I travelled around India in my late teens and early 20s, and fell in love with the coloured stones out there, returning home with boxes of semi precious stones to play around with.  I took up a few part time courses in jewellery making soon after and was blown away by the different techniques and possibilities of working with metal. My jewellery projects captivated me so much that I recall sleepless nights of new ideas firing around my brain; it was probably then that I realised I should become a jeweller!  It still took a few years after that to take the plunge and make my jewellery a profession as well as a hobby.


    Your jewellery is inspired by geometry and nature, what is your personal story regarding these themes and the relationship between the two?

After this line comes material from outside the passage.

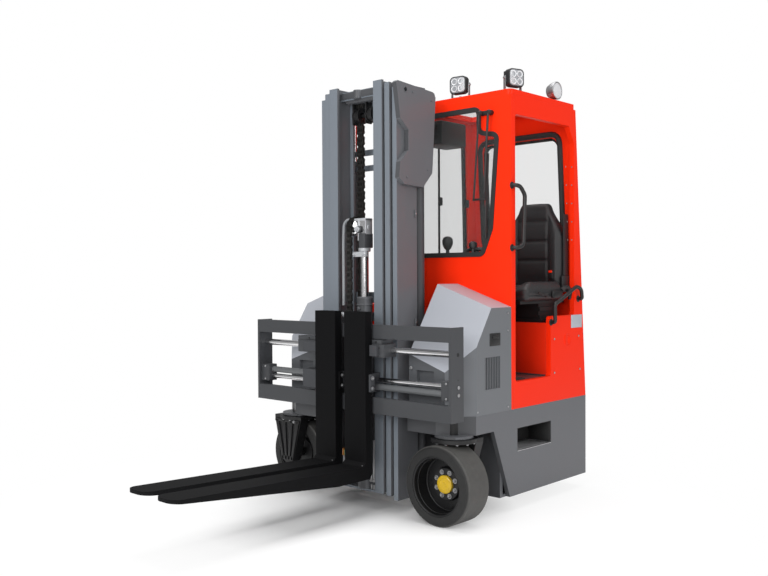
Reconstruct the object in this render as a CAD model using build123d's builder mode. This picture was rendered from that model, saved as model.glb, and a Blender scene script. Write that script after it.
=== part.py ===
"""A multidirectional forklift: narrow side cab, three-stage mast and wide fork positioner.

Millimetres. X is the width (+X is the operator's door side), the forks point to -Y and Z is up
from the floor. The origin lies on the floor in the middle of the truck. The wheels stand turned
for sideways travel, with the forks a little raised.
"""

from build123d import *
import math
import os

os.makedirs("parts", exist_ok=True)

# Body
body_half_width = 686
body_rear = 1287.5
ground_clearance = 80
deck_top = 540
deck_thickness = 15
plate_thickness = 25
cross_wall_front = 440
arm_bottom = 445
arm_front = 77.5
arm_inner = 336
arm_chamfer_x = 163
arm_chamfer_y = 120
nose_foot_setback = 57
nose_top_y = 347.5
nose_top_z = 454
step_y = (567.5, 903.5)
step_z = (312, 435)
step_depth = 150

# Wing housings beside the mast
wing_front = 92.5
wing_rear = 512
wing_ridge_y = 332.5
wing_ridge_inner_z = 1204
wing_ridge_outer_z = 1082
wing_face_slope = 1.5
wing_corner_x = 116
wing_corner_y = 110

# Cab
cab_width = 750
cab_left = body_half_width - cab_width
cab_front = 512.5
cab_roof_top = 2230
cab_rear_top = 1172.5
wall = 30
roof_thickness = 30
floor_top = 683
floor_thickness = 20
door_front = 552.5
door_low_rear = 902.5
door_high_rear = 1158
door_top = 2100
side_panel_top = 1018
plinth_top = 980
plinth_left = body_half_width - 496
glass_thickness = 6
rear_window_size = (540, 640)
rear_window_z = 1740
rear_window_corner = 60
seal_width = 26
seal_lap = 10
seal_proud = 6

# Seat
seat_x = body_half_width - 241
seat_width = 420
cushion_front = 700
cushion_rear = 1087.7
cushion_top = 1200
cushion_thickness = 95
back_front = 1088
back_thickness = 85
back_top = 1670

# Battery
hood_top = 1080
hood_wall = 20
battery_x = (46 - body_half_width, cab_left - 151)
battery_y = (540, 1225)
battery_top = 1000
battery_wall_x = (cab_left - 141, cab_left - 126)

# Front corner: kingpin, leg and wheel
kingpin_x = body_half_width - 110
kingpin_y = 160
wheel_offset = 61.5
tyre_radius = 202
tyre_width = 180
tyre_bore = 150
tyre_shoulder = 14
rim_wall = 9
hub_radius = 80
hub_cap_radius = 45
axle_radius = 25
fit = 0.05
leg_gap = 5
leg_thickness = 62
leg_top_half = 112
leg_foot_radius = 52
leg_plate_bottom = 410
leg_plate_top = 430
turntable_radius = 118
turntable_ring = 100
kingpin_radius = 40
kingpin_top = 520

# Rear drive wheel
drive_y = 960
drive_tyre_radius = 160
drive_tyre_width = 130
drive_bore = 112
drive_plate_top = 505
drive_plate_bottom = 485
drive_motor_radius = 95
drive_leg_thickness = 50

# Mast. Each stage: flange ends and web faces in x, front y, depth, and bottom and top z
flange = 16
stages = {
    "outer": dict(x0=247, x1=277, web0=269, web1=277, y0=70, depth=162, z0=70, z1=2235),
    "middle": dict(x0=204, x1=238, web0=227, web1=234, y0=58, depth=154, z0=90, z1=2262),
    "inner": dict(x0=133, x1=194, web0=156, web1=168, y0=48, depth=140, z0=95, z1=2280),
}
roller_play = 0.4
roller_width = 17
roller_axle = 20
mast_pivot_y = 300
mast_pivot_z = 130
mast_pivot_radius = 20
pivot_ear = (198, 223)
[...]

There is amazing geometry in nature!  My father once bought me a book illustrating the extraordinary patterns and structure in the natural world, from the complex arrangement of petals to the formation of snowflakes and lightning.   Geometry in nature inspires my jewellery, and at the moment I am particularly interested in the striking formations of natural rocks like geodes. 


     What is the inspiration behind your new collection Java Ore?


The Java Ore collection was inspired by coffee. I have used a material that I have developed with my partner and founder of Re-worked, Adam Fairweather, that is derived from waste coffee grounds collected from London. This material, called Çurface, is over 70% coffee, transformed into a remarkably beautiful durable material with a slightly mottled patina. The collection combines Çurface with recycled or fairtrade silver and gold in designs influenced by shapes of coffee grounds.   I find the provenance of my jewellery very important, with each piece having its own story tell.

Part of my motivation behind this collection is also to question our relationship with materials and the value that we attach to them. I’ve got about 30 pieces in the collection at the moment, and will soon be adding a few more when I introduce some recycled broken gems into the coffee Çurface within the next couple of months.

    Describe the creative and technical stages of making your jewellery pieces. What is the hardest and most enjoyable part of the process?

There is a specialized process we go through to make the coffee Çurface material and it requires both heat and pressure to achieve.  Once we have made the material, I then hand cut it into the pieces which is a labour of love. It’s a wonderful material to work with and I’ve really enjoyed getting to understand the material and how to maximize its potential.   Some of my pieces are cast, and others are hand fabricated from sheet and wire; for me it’s like alchemy seeing the transformation of the materials into their final designs.



    What is your favourite jewellery piece/s at the moment from your collection. What do you wear all the time?

I feel naked without my silver stacking rings and I’ve just made the same rings in 9 and 18ct yellow, red and white gold which I haven’t taken off since putting them on; I love the playfulness of the rings together and the different patterns they make as you wear them throughout the day.

     You are trained as a Psychologist. How does this help you as a jewellery designer?

People have adorned themselves across cultures and throughout history, and have a real emotional connection to the jewellery they wear. I’m really interested in the idea of wearing jewellery to bring us confidence to make the most of the opportunities that come our way.   Many of the materials I work with have been transformed beyond recognition and, by association, I would like to encourage others to discover and unleash their own potential, and seek the best opportunities in their lives.   


    Social media is still relatively a new tool to promote brand awareness in the jewellery industry. How do you utilise this platform to your advantage? What is your favourite platform?

I’m a fairly late convert to social media but, since joining, I have been able to connect with a diverse set of like-minded individuals around the world. I had an addiction to the beautiful imagery on Pinterest when I first discovered it, but now spend a lot of time on instagram, my new favourite platform to engage with.

     Describe the person wearing your collection.

Men and women with a strong sense of design, a minimalist aesthetic, and an interest in innovation. They care about where their belongings come from, have a conscience and a considered eye for detail.



 Is there a jewellery designer or influential public figure you look up to the most?

Wendy Ramshaw, one of the most inspirational jewellery designers of all time. She has been extraordinarily creative in the materials and techniques she has used in her work and has really stretched the boundaries of form.  As a site specific artist, she works beautifully on the small scale as well as a large scale and has even designed some large gates in Hyde Park, London.


    If there is a brand or a person you could collaborate a new collection with who would it be and why?

There are so many options! I’d love to collaborate with a leather brand to make matching jewellery for shoes and bags and also to integrate some designs into the leather accessories. I’d be interested in working with with a great fashion designer achieving both sustainability and cutting edge design; Ada Zanditon springs to mind. Equally I’d love to find an opportunity to work with people in the developing world to create beautiful luxury jewellery from local or waste materials.






 5 words to describe your jewellery.

Striking, playful, angular, handcrafted with integrity.

 Where do you see yourself in 5 years time?

Well established internationally, pushing boundaries in design, and supported by a small cooperative of people making jewellery with me.